- REQUIREMENT -
Reproduce the full listing that appears beneath this instruction exactly.

-- Start SUPPLIED DATA --

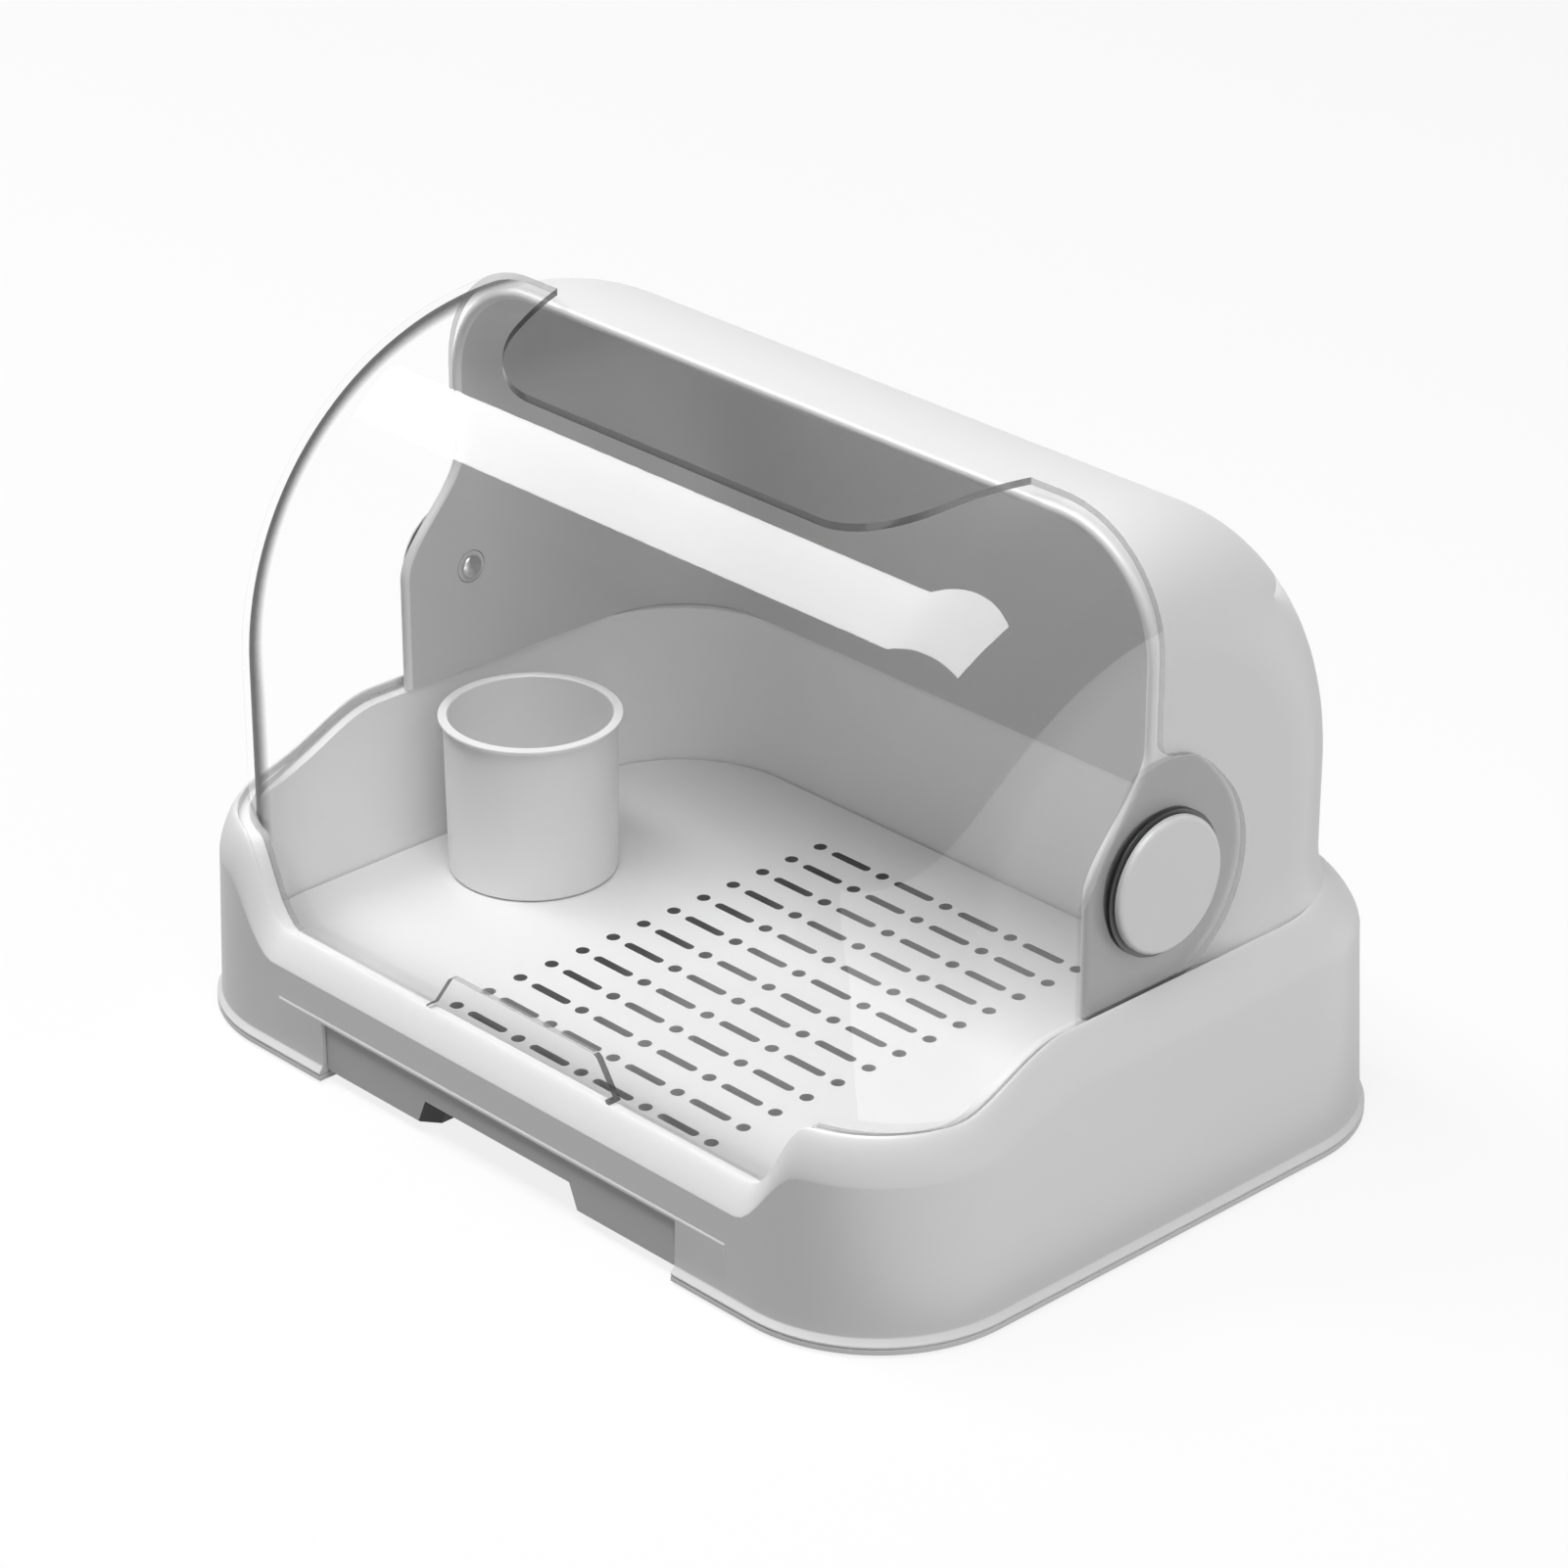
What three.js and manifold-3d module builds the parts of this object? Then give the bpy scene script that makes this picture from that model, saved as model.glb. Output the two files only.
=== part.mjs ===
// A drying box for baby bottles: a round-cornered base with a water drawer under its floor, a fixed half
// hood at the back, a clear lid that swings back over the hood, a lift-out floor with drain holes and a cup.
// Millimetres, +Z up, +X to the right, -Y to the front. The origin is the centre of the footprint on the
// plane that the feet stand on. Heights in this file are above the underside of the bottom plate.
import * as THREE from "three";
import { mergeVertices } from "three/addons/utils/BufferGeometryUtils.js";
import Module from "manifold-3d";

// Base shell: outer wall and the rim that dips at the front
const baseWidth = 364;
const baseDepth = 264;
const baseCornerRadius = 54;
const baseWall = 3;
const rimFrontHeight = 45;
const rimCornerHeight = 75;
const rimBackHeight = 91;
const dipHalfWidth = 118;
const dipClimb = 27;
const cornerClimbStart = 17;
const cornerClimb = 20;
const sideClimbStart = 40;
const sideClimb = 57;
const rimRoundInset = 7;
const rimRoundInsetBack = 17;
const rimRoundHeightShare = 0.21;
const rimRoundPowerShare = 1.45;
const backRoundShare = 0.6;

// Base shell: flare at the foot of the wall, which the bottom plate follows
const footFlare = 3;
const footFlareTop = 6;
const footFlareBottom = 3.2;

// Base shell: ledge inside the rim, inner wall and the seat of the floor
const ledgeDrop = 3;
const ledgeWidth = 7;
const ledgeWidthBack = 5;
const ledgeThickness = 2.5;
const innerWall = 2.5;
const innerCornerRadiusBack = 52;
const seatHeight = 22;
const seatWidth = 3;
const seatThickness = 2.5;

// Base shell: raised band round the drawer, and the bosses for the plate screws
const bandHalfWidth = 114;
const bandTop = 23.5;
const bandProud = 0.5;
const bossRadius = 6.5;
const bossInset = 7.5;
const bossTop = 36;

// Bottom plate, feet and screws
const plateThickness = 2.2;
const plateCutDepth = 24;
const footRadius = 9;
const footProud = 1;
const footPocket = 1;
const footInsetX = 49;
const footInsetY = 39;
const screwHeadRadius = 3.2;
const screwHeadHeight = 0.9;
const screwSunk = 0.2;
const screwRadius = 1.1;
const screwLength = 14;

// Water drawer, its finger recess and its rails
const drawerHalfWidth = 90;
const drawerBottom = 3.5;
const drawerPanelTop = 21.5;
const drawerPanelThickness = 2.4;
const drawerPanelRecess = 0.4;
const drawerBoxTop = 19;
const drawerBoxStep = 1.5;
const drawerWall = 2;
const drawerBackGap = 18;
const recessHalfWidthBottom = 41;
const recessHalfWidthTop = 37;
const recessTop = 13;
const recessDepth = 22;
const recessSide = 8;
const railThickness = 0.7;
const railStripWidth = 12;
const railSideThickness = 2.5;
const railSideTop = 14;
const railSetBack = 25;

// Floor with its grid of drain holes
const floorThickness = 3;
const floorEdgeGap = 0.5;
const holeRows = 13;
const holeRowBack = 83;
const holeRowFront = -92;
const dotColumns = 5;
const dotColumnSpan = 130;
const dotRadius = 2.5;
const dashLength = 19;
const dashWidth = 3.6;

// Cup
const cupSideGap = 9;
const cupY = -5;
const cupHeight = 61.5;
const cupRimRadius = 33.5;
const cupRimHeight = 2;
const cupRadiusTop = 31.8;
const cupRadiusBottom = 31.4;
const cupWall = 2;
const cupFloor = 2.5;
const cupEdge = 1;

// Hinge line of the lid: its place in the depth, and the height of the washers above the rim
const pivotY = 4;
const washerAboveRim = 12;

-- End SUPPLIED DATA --

- CORRECT RESULT -
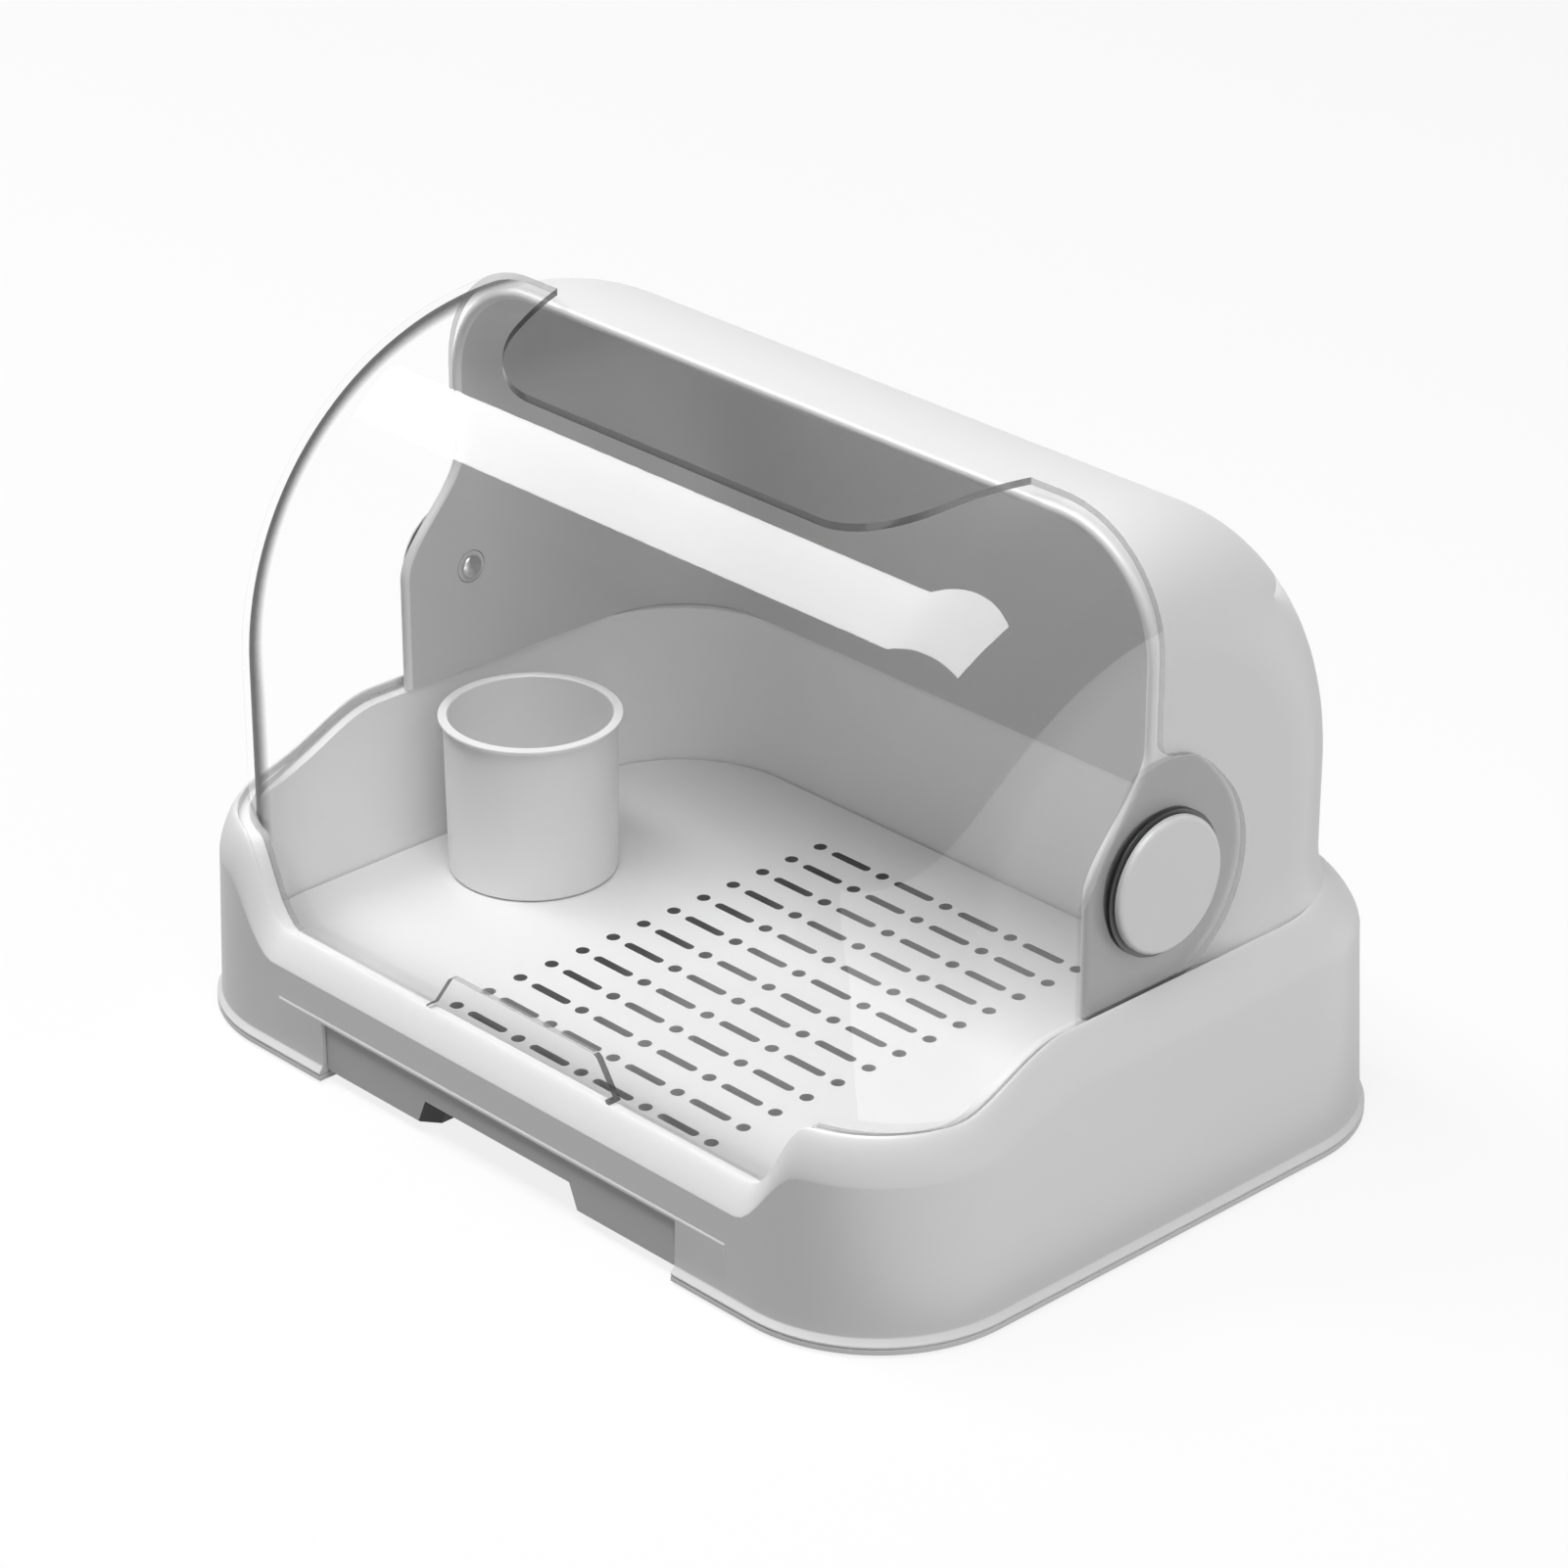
What three.js and manifold-3d module builds the parts of this object? Then give the bpy scene script that makes this picture from that model, saved as model.glb. Output the two files only.
=== part.mjs ===
// A drying box for baby bottles: a round-cornered base with a water drawer under its floor, a fixed half
// hood at the back, a clear lid that swings back over the hood, a lift-out floor with drain holes and a cup.
// Millimetres, +Z up, +X to the right, -Y to the front. The origin is the centre of the footprint on the
// plane that the feet stand on. Heights in this file are above the underside of the bottom plate.
import * as THREE from "three";
import { mergeVertices } from "three/addons/utils/BufferGeometryUtils.js";
import Module from "manifold-3d";

// Base shell: outer wall and the rim that dips at the front
const baseWidth = 364;
const baseDepth = 264;
const baseCornerRadius = 54;
const baseWall = 3;
const rimFrontHeight = 45;
const rimCornerHeight = 75;
const rimBackHeight = 91;
const dipHalfWidth = 118;
const dipClimb = 27;
const cornerClimbStart = 17;
const cornerClimb = 20;
const sideClimbStart = 40;
const sideClimb = 57;
const rimRoundInset = 7;
const rimRoundInsetBack = 17;
const rimRoundHeightShare = 0.21;
const rimRoundPowerShare = 1.45;
const backRoundShare = 0.6;

// Base shell: flare at the foot of the wall, which the bottom plate follows
const footFlare = 3;
const footFlareTop = 6;
const footFlareBottom = 3.2;

// Base shell: ledge inside the rim, inner wall and the seat of the floor
const ledgeDrop = 3;
const ledgeWidth = 7;
const ledgeWidthBack = 5;
const ledgeThickness = 2.5;
const innerWall = 2.5;
const innerCornerRadiusBack = 52;
const seatHeight = 22;
const seatWidth = 3;
const seatThickness = 2.5;

// Base shell: raised band round the drawer, and the bosses for the plate screws
const bandHalfWidth = 114;
const bandTop = 23.5;
const bandProud = 0.5;
const bossRadius = 6.5;
const bossInset = 7.5;
const bossTop = 36;

// Bottom plate, feet and screws
const plateThickness = 2.2;
const plateCutDepth = 24;
const footRadius = 9;
const footProud = 1;
const footPocket = 1;
const footInsetX = 49;
const footInsetY = 39;
const screwHeadRadius = 3.2;
const screwHeadHeight = 0.9;
const screwSunk = 0.2;
const screwRadius = 1.1;
const screwLength = 14;

// Water drawer, its finger recess and its rails
const drawerHalfWidth = 90;
const drawerBottom = 3.5;
const drawerPanelTop = 21.5;
const drawerPanelThickness = 2.4;
const drawerPanelRecess = 0.4;
const drawerBoxTop = 19;
const drawerBoxStep = 1.5;
const drawerWall = 2;
const drawerBackGap = 18;
const recessHalfWidthBottom = 41;
const recessHalfWidthTop = 37;
const recessTop = 13;
const recessDepth = 22;
const recessSide = 8;
const railThickness = 0.7;
const railStripWidth = 12;
const railSideThickness = 2.5;
const railSideTop = 14;
const railSetBack = 25;

// Floor with its grid of drain holes
const floorThickness = 3;
const floorEdgeGap = 0.5;
const holeRows = 13;
const holeRowBack = 83;
const holeRowFront = -92;
const dotColumns = 5;
const dotColumnSpan = 130;
const dotRadius = 2.5;
const dashLength = 19;
const dashWidth = 3.6;

// Cup
const cupSideGap = 9;
const cupY = -5;
const cupHeight = 61.5;
const cupRimRadius = 33.5;
const cupRimHeight = 2;
const cupRadiusTop = 31.8;
const cupRadiusBottom = 31.4;
const cupWall = 2;
const cupFloor = 2.5;
const cupEdge = 1;

// Hinge line of the lid: its place in the depth, and the height of the washers above the rim
const pivotY = 4;
const washerAboveRim = 12;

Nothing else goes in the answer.